The New Year is not the same for everyone. Even if you are not a believer, you will most likely celebrate as one, just like most people around you do: based on their environment, which is inevitably linked to the religious influences that took part in building the culture of their country.
A brief history of the Occidental Calendar
The first records of celebrations for the arrival of a new year are more than 4,000 years old, in the ancient Mesopotamia region (area that today corresponds to the territories of Iraq, Kuwait, Syria and Turkey). Just like today, the ancient Babylonian peoples celebrated the passage with hope and asked for prosperity, which at that time meant good harvests and plenty of food.

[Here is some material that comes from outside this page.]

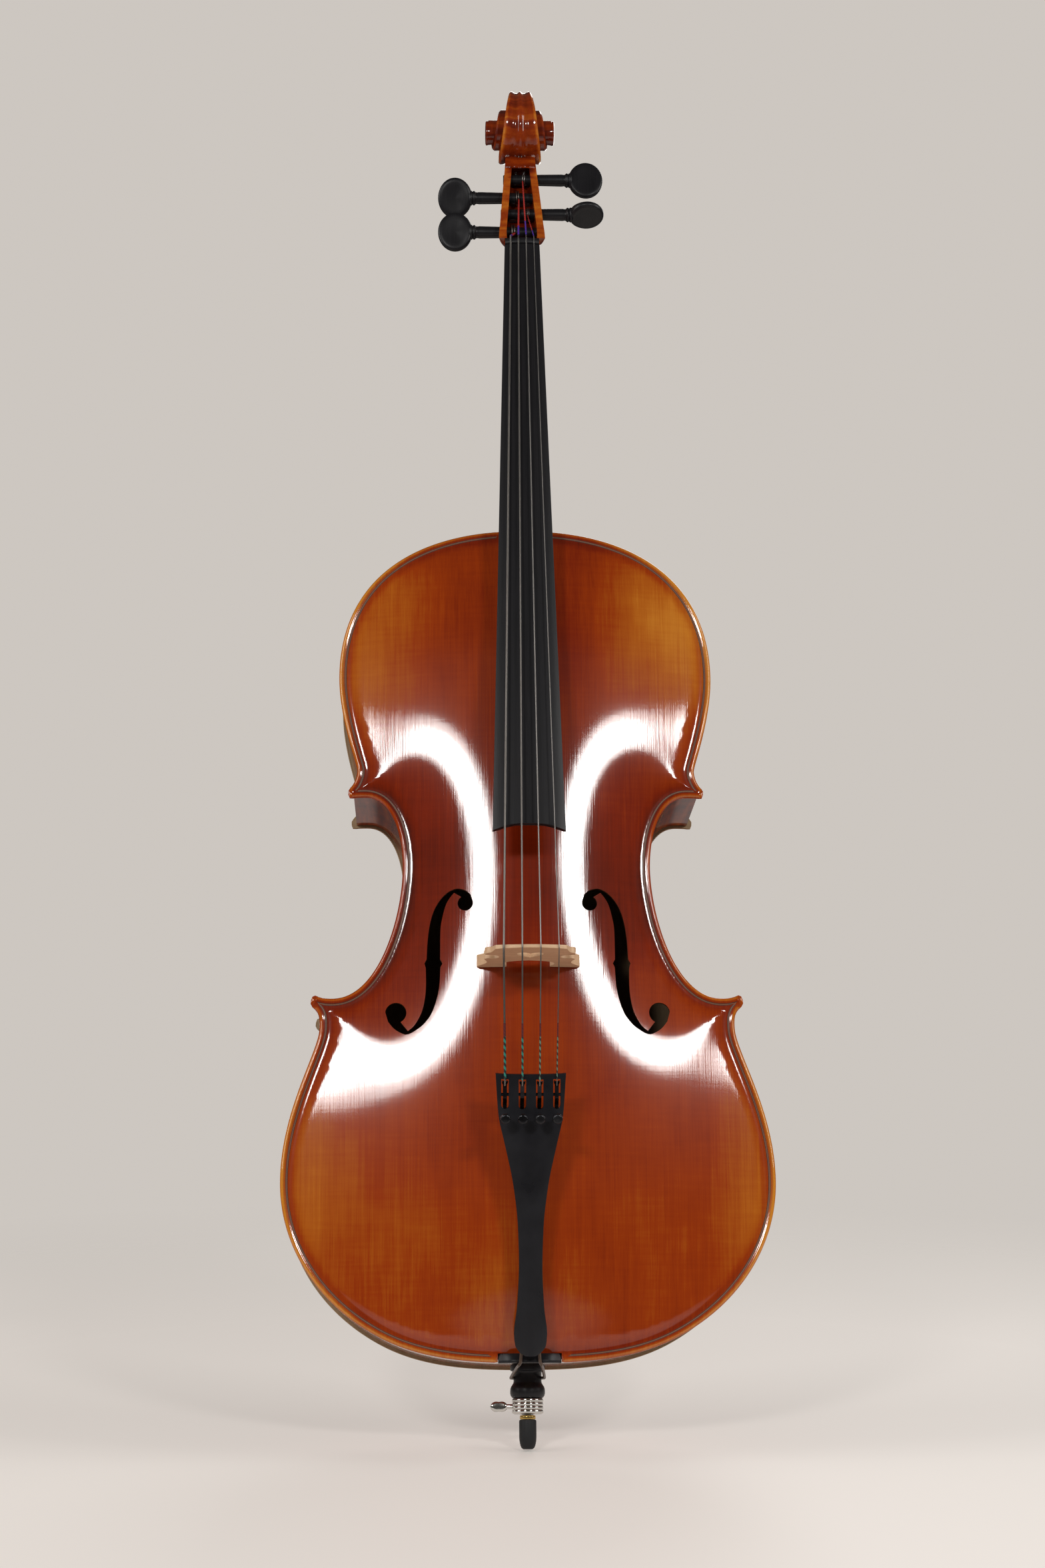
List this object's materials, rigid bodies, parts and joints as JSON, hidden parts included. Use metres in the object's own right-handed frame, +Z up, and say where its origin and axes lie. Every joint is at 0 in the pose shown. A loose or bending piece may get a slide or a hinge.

The celebrations took place at the end of March, on the day of the vernal equinox (the day with an equal amount of hours of sunlight and darkness), which marks the end of winter and early spring in the Northern Hemisphere and the time when a new planting season began.
On that occasion they held a large 11-day religious festival called Akitu, which means barley (grain harvested in spring).
It was only in 46 B.C. that the New Year began to be celebrated on January 1st in the old continent, starting the Julian calendar, instituted by the Roman Emperor Julius Caesar.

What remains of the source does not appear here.